More US Workers Try Direct Sales

Reuters:

More US workers, hoping to make ends meet in the recession, have turned to direct selling, but revenues are not keeping pace with growth in the sales force.

The ranks of people selling wares out of their homes, at parties and door-to-door grew by 100,000 last year to 15.1 million in the United States, but sales dropped some 4%, according to the most recent figures available.

“We’re seeing a lot of people turning to direct selling, either to replace an income or to supplement an income,” said Amy Robinson, spokeswoman for the Direct Selling Association, the industry’s trade association based in Washington.

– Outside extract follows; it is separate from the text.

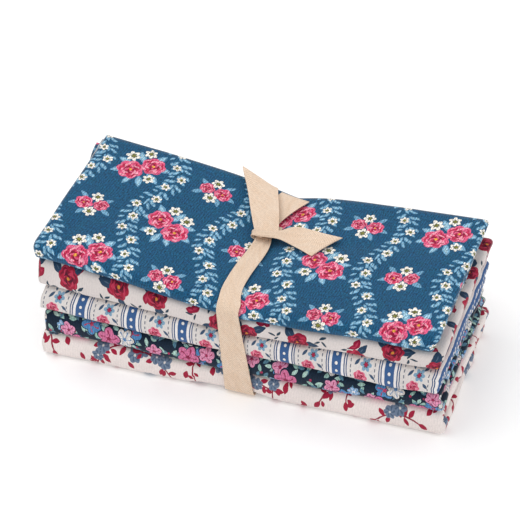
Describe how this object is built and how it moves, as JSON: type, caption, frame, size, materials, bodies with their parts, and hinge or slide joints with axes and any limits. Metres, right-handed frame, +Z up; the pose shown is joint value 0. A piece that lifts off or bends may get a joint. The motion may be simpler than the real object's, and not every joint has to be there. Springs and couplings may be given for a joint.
{
  "type": "fat quarter bundle",
  "caption": "Stack of folded printed cotton cuts with rounded front folds, bound round the middle by a knotted flat ribbon with short free ends.",
  "frame": {"origin": "centre of the bounding box's underside, on the surface that the stack rests on", "axes": "+Z up, +X along the stack's long side towards the folded ends, -Y towards the rounded front folds"},
  "size_m": [0.2809, 0.1379, 0.0949],
  "materials": {
    "blue_floral_cotton": "matt printed cotton",
    "cream_rose_cotton": "matt printed cotton",
    "striped_cotton": "matt printed cotton",
    "navy_floral_cotton": "matt printed cotton",
    "cream_branch_cotton": "matt printed cotton",
    "cotton_ribbon": "matt cotton tape"
  },
  "bodies": {
    "root": {"fat_quarter_blue_floral": "blue_floral_cotton", "fat_quarter_cream_roses": "cream_rose_cotton", "fat_quarter_striped": "striped_cotton", "fat_quarter_navy_floral": "navy_floral_cotton", "fat_quarter_cream_branches": "cream_branch_cotton", "ribbon_tie": "cotton_ribbon"}
  },
  "joints": []
}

However, she said: “We haven’t yet see a bump in sales which we generally see.”

In economic downturns of 1990-91 and in 2001, a jump in direct sellers was followed by a jump in direct sales, she said.

But this recession resembles the mid-1980s downturn that saw a dip in direct sales, the DSA said. Figures are not yet available for 2009, when the economy remained in a slump and the number of Americans losing their jobs continued to grow.

“We anticipate we’re going to see that jump in sales either to bear out this year or in the early part of next year,” she said.

Direct sales were USD 29.6 billion last year, the DSA said, down from USD 30.8 billion in 2007 and USD 32.18 billion in 2006.

That doesn’t mean direct sales aren’t worthwhile in tough times, said Dave Gardner, a San Francisco Bay area resident who has turned to direct selling, from vitamins to legal services, when his jobs have dried up or been downsized.

“It gets you out of the house, and it gives you training on how to talk to people as well as it keeps you from being depressed about the fact that you just got laid off,” he said.